Saturday, April 2, 2011

Strawberry. But who cares anyway?

What's good about frozen margarita is that it takes me back a few years without me puking all over the place.

Eleven years ago, I met a few souls in the green grounds of the famed state university. And after a few bumps here and there, after tears over worthless fs, larger than life problems, well earned medals and a series of crazy shit, we have actually managed to stay stuck together like glue.

But the kids that were, have already traded beer bongs for a cup of peppermint tea.
And some good margarita in between. We have changed a lot. But have remained the same.

My best friend M was as deep in a mess anyone could ever be the past x number of .... She was not just sad, she was more than it. She was more than broken, she was shattered to pieces. She was hurting and we were all scared she couldn't pull through.

But as R and I met up with her tonight for some good old coffee-beer conversations, we found M back to her old self AGAIN. Honestly. Truly. The M we knew years back. Like waking up from a horrid dream, she finally found the courage to pick up the pieces and start moving on. And frankly, I am relieved.

I know it's not easy to bounce back. But it isn't impossible either. There still may be times that the lingering emptiness will manifest and would feel as if it could swallow you whole. There will still be moments when all you could do is just sit, and want to cry but no more tears will flow.

There will be those times when the scales just move from left to right, and the twix bar just don't run out of stock.

But there will be more moments of just happy laughter. Just because.

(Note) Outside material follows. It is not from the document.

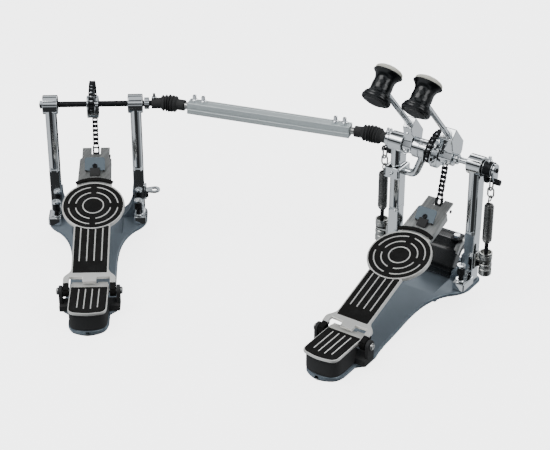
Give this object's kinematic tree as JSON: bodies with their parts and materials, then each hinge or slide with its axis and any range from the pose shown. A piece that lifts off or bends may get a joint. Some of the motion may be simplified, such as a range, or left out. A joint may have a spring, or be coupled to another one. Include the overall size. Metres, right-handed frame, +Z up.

You know, I have always had the trouble of moving forward completely. And as I have repeatedly told myself that without little girl, and the important people in my life, I wouldn't have even made it to the first step.

But here I am, now.

Right here, fairly far enough to go past the clanging heavy gates.
Right here, more comfortable in my own skin.
Right here, having accepted the dysfunctional-ity of my life.
Right here, finding my worth and holding the pride I have lost along the way.
Right here, happy. on track. moving forward.

Right here, right now.

I am back again.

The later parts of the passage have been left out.